To bridge the gap between their Social Security income and living costs, retirees have increasingly relied on credit cards. Just a few years ago, only 40% of retirees carried credit card debt, according to EBRI.
Covering Budget Shortfalls
The increased reliance on credit cards to cover budget shortfalls isn’t limited to retirees. Separate research from the Federal Reserve found that consumer credit card debt skyrocketed above $1 trillion, with delinquencies also on the rise.
As consumers age, many carry this debt into retirement. According to CNBC, U.S. retirees that are just reaching retirement are more likely to have debt—and at higher levels—compared to past generations.
A Pressing Concern
In addition to inflation, consumers of all ages are facing high interest rates. As rates have risen, so have credit card annual percentage rates, making credit cards an expensive way to borrow.
The combination of inflation and high interest rates has put immense pressure on consumers and could have repercussions for financial institutions.

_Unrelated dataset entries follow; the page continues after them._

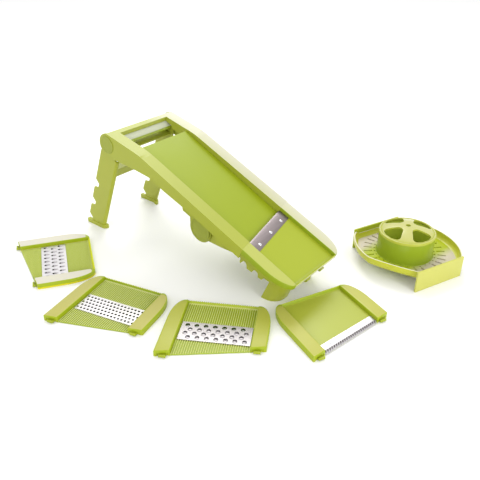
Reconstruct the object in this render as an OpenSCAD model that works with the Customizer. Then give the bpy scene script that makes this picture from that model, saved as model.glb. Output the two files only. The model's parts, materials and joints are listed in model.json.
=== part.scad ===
// Folding kitchen slicer with an inclined deck, a set of exchangeable slicing
// and grating inserts, and a food holder. The slicer stands on its two leg
// frames; the loose inserts and the holder lie on the table around it.
// +X runs down the deck to its exit end, +Y is the far side, +Z is up and the
// table is z = 0. Millimetres.

/* [Deck] */
// Outer width across the two side rails
deck_w = 134; // [130:1:136]
// Clear width between the rails
lane_w = 95; // [93:0.5:96]
// Slope of the runway below the horizontal, in degrees
deck_tilt = 23.1; // [22.5:0.1:23.5]
// How much flatter the handle section lies, in degrees
handle_bend = 9.7; // [8:0.1:11]
// Thickness of the moulded skins
skin = 3; // [2.5:0.1:3.2]

/* [Runway] */
// Drop of the runway below the blade, which is the slice thickness
slice_t = 5.6; // [4:0.1:6]
// Thickness of the runway plate
runway_t = 2.2; // [2:0.1:2.3]

/* [Inserts] */
// Mean length of an insert along the deck
insert_len = 95.5; // [94:0.5:97]
// Height of an insert's rails over the table
insert_h = 8.6; // [8.5:0.1:9]
// Slope of the cutting edge across the deck, in degrees
blade_slant = 11.7; // [10:0.1:12]
// Thickness of the metal strips
metal_t = 0.8; // [0.6:0.1:1]

/* [Legs] */
// Radius of the rear hub discs
rear_hub_r = 13.5; // [12:0.5:14]
// Radius of the front hub discs
front_hub_r = 18; // [15:0.5:18]
// Thickness of the leg panels
panel_t = 3.2; // [2.8:0.1:3.3]

/* [Food holder] */
// Distance between the outer faces of the holder's two flanges
holder_w = 140; // [138:1:142]
// Height of the flanges
flange_h = 33; // [30:1:34]
// Length of the flanges
flange_len = 88; // [80:1:92]
// Height of the grip drum over the plate
drum_h = 34; // [30:1:38]

/* [Hidden] */
$fn = 64;

// Centre of the whole set, seen from the slicer's own origin
set_centre_x = 176.2;
set_centre_y = -14.2;

// Deck: s runs down the slope, t across it and n at right angles to it
deck_origin = [3.4, 186.5];      // x and z of s = 0, n = 0
deck_len = 354;
bend_s = 64;                     // where the handle section starts
bend_r = 150;
handle_len = 71;
half_w = deck_w / 2;
lane = lane_w / 2;
gap = 0.3;                       // clearance between fitted mouldings
run_gap = 0.05;                  // radial clearance of a turning shaft
end_s = bend_s - handle_len * cos(handle_bend);
end_n = -handle_len * sin(handle_bend);
inner_wall_t = 2;                // wall on the lane side of each rail
wall_inner = half_w - skin;      // inner face of the side wall
seam_s = deck_len - insert_len;  // where the insert starts, on the centre line
slant = tan(blade_slant);
plate_drop = 6;                  // rail tops to the plates between them

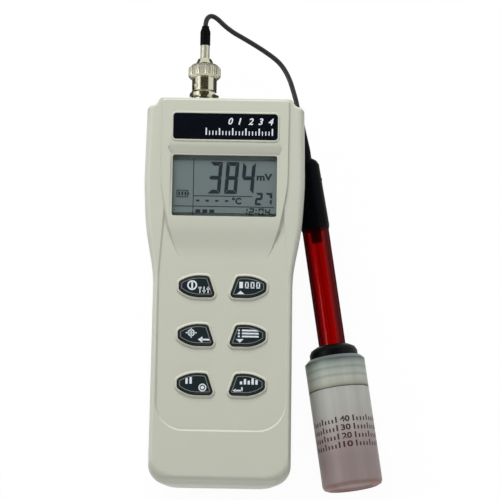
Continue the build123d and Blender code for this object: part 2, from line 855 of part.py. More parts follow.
def make_socket_contact():
    """Hollow centre contact that takes the plug's pin, and its solder tail."""
    start = case_half - thread_length - 3.5
    end = barrel_end_y - 3.2
    radius = contact_radius - 0.02
    return turned([
        (0, start),
        (radius, start),
        (radius, end),
        (pin_radius + 0.1, end),
        (pin_radius + 0.1, end - 6.0),
        (0, end - 6.0),
    ], on_socket)


def make_socket_nut():
    inner = case_half - wall - 0.3
    end = inner - washer_thick
    body = extrude(RegularPolygon(nut_across / 2, 6, major_radius=False), nut_thick)
    body = on_socket * Pos(0, 0, end - nut_thick) * body
    hole = turned([(0, end - nut_thick - 1), (thread_radius + 0.03, end - nut_thick - 1),
                   (thread_radius + 0.03, end + 1), (0, end + 1)], on_socket)
    return body - hole


def make_socket_washer():
    end = case_half - wall - 0.3
    bore = thread_radius + 0.1
    return turned([(bore, end - washer_thick), (washer_radius, end - washer_thick), (washer_radius, end), (bore, end)],
                  on_socket)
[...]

Under the Dodd-Frank Wall Street Reform and Consumer Protection Act, major financial institutions are required to undergo stress tests to assess how they would respond in the event of an economic catastrophe like the financial crisis.
This year’s stress tests revealed that consumer credit card losses would amount to $175 billion, the highest among all lending segments. Since there is still uncertainty about the trajectory of the U.S. economy, this continued reliance on credit cards among consumers should be a pressing concern for banks.